> **Data**:
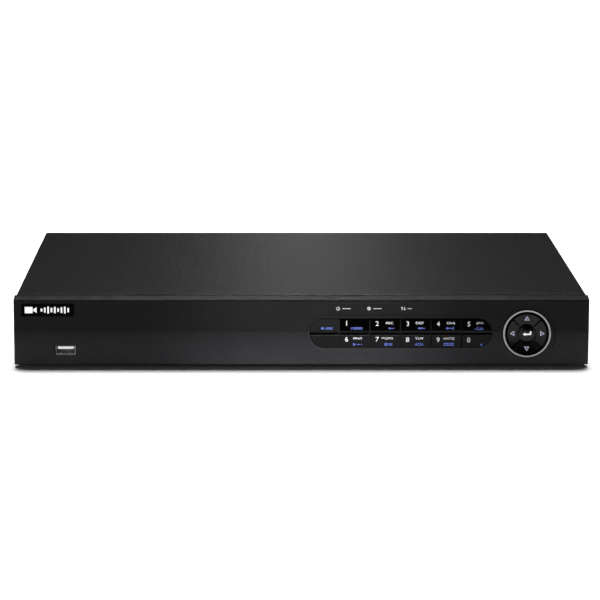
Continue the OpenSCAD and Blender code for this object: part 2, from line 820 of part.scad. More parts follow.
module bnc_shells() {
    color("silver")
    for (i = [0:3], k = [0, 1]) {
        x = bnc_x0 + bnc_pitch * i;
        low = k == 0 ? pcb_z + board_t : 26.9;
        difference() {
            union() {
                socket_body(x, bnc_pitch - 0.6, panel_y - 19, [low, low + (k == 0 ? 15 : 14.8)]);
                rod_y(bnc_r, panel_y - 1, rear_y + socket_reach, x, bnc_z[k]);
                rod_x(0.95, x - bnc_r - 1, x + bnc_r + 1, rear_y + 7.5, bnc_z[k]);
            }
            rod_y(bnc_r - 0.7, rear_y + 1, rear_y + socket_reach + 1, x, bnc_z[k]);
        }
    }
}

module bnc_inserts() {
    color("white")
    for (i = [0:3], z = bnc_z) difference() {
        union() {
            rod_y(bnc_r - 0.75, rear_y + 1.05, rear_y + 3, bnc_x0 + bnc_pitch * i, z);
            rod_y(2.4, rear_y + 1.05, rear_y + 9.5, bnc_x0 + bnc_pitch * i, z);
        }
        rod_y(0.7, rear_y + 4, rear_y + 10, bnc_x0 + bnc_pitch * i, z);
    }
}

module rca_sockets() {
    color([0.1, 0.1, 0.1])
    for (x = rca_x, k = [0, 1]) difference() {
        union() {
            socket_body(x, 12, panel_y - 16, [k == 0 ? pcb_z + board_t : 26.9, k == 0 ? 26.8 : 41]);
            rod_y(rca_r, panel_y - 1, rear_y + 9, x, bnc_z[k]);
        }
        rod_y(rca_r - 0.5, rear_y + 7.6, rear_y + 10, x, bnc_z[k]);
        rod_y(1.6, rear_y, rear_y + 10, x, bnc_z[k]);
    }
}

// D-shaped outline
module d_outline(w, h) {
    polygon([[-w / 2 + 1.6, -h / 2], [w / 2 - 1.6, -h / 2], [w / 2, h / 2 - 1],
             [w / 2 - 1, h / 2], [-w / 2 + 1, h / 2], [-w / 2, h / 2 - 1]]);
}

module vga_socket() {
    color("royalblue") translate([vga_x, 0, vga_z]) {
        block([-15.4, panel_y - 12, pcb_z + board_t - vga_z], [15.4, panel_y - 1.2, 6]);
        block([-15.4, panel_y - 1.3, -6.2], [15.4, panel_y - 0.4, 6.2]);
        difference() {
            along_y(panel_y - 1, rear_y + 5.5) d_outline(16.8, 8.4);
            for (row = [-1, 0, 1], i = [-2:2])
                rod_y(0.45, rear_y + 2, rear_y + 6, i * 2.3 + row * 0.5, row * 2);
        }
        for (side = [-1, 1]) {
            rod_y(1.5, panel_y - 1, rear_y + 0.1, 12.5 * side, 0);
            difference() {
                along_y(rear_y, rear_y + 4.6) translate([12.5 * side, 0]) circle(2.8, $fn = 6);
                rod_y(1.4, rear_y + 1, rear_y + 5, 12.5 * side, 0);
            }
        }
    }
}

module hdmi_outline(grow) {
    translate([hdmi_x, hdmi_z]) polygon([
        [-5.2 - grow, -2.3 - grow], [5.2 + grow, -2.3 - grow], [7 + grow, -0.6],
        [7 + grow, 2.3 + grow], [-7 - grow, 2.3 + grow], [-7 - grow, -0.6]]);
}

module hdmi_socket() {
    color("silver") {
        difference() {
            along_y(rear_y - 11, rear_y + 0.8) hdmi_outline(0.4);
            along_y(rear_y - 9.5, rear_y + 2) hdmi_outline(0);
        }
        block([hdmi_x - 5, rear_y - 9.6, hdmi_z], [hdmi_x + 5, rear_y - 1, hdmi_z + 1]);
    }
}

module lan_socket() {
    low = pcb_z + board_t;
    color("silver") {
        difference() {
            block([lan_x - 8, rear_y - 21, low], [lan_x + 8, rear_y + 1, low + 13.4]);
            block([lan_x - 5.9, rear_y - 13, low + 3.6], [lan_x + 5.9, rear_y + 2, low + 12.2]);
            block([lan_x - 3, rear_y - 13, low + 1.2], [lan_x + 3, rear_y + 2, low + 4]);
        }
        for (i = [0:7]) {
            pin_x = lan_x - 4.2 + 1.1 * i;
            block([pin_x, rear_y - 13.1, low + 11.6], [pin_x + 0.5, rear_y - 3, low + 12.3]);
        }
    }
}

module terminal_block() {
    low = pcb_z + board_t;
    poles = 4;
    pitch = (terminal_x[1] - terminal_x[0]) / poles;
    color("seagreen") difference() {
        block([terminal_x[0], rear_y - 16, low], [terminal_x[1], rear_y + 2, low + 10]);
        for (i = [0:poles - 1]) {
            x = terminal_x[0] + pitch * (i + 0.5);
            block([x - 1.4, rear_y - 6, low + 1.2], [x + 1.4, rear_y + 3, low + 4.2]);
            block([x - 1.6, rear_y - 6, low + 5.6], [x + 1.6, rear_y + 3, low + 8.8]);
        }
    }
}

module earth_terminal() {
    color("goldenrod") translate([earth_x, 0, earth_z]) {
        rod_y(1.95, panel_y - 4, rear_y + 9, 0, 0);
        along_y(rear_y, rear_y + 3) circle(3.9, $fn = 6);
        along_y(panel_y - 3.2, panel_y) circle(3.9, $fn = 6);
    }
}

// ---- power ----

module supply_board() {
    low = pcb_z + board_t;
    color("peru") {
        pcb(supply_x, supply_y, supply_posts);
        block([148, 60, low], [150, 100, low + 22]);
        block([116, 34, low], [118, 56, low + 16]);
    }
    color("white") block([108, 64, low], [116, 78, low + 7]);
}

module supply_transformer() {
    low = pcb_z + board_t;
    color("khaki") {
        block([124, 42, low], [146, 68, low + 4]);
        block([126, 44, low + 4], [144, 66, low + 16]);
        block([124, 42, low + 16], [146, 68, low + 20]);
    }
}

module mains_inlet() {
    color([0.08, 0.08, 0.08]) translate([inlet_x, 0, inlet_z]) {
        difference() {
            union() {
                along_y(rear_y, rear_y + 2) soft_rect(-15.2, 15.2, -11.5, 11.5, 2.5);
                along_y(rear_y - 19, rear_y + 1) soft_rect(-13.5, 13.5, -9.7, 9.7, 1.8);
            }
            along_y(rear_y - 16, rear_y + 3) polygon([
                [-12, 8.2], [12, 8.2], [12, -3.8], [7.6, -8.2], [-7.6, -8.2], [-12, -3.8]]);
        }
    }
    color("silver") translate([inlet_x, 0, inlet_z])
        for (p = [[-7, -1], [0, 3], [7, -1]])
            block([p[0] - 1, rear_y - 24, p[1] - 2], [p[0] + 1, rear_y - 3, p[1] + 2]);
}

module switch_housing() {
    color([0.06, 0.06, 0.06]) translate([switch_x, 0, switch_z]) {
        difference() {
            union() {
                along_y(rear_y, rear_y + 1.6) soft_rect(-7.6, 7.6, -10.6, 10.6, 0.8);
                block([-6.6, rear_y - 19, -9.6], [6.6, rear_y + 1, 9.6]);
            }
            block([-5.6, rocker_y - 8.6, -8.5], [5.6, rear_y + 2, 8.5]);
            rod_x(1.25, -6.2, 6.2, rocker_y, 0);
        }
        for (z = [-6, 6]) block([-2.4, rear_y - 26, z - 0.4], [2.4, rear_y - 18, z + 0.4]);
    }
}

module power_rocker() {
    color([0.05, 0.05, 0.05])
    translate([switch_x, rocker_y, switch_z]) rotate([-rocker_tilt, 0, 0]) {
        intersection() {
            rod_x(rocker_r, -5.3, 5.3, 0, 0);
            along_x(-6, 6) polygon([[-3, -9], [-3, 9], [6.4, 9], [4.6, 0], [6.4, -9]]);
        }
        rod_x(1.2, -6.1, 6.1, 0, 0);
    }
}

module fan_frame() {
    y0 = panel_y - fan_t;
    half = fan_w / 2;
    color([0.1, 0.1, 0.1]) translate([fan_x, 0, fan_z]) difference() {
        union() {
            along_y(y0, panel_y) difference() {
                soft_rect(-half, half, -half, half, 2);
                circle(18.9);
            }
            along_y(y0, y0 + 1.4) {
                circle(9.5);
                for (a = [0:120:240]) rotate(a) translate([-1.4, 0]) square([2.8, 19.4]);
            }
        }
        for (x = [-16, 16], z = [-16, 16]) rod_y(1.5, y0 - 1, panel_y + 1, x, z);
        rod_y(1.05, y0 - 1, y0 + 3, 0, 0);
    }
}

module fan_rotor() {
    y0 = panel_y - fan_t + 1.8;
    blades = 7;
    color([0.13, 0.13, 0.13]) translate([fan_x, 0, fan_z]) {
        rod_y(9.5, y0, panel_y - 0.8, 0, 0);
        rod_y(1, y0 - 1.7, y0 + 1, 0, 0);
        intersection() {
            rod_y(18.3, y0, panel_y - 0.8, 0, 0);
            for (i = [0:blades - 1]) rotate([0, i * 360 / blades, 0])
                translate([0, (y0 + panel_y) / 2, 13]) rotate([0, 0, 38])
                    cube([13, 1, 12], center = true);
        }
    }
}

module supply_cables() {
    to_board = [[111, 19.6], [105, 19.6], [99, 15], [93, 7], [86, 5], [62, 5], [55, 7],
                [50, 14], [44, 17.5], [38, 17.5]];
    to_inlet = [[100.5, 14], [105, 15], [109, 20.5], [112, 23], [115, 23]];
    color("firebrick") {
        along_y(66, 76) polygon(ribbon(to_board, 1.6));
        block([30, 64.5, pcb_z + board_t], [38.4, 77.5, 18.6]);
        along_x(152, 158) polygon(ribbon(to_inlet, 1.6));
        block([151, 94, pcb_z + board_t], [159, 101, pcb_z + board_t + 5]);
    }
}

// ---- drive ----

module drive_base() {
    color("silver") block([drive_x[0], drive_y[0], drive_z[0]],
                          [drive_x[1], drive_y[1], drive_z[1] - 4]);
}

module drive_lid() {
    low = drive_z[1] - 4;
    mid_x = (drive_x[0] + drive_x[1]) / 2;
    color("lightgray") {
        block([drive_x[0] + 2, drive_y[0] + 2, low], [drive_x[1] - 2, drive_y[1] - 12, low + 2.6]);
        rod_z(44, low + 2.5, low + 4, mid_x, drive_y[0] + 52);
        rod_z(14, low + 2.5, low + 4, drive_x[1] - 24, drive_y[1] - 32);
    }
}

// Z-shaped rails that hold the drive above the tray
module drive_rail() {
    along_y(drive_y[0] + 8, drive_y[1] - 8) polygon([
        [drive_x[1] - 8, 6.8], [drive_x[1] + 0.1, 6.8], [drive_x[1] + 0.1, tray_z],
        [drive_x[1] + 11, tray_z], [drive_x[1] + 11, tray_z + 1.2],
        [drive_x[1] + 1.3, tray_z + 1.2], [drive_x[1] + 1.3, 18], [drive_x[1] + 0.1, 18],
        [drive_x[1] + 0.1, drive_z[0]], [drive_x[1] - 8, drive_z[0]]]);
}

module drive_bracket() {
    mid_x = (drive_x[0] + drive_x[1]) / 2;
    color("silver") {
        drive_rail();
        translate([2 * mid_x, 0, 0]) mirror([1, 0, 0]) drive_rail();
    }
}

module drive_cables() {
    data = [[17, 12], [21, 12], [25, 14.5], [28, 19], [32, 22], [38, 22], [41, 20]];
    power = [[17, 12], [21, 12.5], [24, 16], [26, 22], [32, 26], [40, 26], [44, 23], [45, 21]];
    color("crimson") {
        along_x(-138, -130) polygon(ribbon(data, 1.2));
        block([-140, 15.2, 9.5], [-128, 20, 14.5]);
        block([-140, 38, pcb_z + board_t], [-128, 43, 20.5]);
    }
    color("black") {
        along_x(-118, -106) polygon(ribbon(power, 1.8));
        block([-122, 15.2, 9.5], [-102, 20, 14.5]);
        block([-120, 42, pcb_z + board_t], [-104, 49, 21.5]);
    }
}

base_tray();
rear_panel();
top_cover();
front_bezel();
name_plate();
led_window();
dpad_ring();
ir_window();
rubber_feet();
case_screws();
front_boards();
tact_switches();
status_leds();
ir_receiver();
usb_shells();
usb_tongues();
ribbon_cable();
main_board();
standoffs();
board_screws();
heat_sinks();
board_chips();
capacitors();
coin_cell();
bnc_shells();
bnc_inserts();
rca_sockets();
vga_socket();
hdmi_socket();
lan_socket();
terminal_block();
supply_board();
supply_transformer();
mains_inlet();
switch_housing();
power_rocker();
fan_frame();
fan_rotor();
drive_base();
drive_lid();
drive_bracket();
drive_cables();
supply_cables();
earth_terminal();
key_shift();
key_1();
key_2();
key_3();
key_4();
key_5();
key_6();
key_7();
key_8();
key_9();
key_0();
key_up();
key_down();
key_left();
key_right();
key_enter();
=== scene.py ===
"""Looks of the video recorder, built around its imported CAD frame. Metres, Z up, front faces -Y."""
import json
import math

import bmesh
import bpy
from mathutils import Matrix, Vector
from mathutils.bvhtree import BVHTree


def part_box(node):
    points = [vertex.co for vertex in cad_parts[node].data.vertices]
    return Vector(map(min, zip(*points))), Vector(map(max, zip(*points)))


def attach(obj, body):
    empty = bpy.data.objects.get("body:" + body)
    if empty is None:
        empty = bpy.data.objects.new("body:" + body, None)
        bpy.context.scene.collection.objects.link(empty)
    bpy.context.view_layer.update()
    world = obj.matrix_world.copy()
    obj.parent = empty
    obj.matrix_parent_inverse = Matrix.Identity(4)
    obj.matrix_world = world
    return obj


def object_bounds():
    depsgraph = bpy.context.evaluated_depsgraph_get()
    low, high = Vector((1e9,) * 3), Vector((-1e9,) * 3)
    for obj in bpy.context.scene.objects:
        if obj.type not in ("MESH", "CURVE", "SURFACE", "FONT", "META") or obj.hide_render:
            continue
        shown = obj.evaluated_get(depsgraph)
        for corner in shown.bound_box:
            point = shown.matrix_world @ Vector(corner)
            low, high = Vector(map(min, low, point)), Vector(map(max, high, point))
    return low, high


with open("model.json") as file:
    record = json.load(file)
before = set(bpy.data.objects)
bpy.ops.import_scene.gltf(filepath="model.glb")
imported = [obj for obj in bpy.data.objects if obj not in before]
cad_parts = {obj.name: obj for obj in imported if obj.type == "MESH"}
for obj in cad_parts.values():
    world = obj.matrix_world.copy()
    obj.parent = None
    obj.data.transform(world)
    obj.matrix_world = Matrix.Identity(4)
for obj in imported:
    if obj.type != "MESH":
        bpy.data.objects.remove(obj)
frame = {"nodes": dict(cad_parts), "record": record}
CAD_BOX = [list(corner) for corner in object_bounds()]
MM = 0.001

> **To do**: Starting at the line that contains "Vector(map(max, high, point))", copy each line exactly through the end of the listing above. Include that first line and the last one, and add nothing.

> **Problem solution**:
            low, high = Vector(map(min, low, point)), Vector(map(max, high, point))
    return low, high


with open("model.json") as file:
    record = json.load(file)
before = set(bpy.data.objects)
bpy.ops.import_scene.gltf(filepath="model.glb")
imported = [obj for obj in bpy.data.objects if obj not in before]
cad_parts = {obj.name: obj for obj in imported if obj.type == "MESH"}
for obj in cad_parts.values():
    world = obj.matrix_world.copy()
    obj.parent = None
    obj.data.transform(world)
    obj.matrix_world = Matrix.Identity(4)
for obj in imported:
    if obj.type != "MESH":
        bpy.data.objects.remove(obj)
frame = {"nodes": dict(cad_parts), "record": record}
CAD_BOX = [list(corner) for corner in object_bounds()]
MM = 0.001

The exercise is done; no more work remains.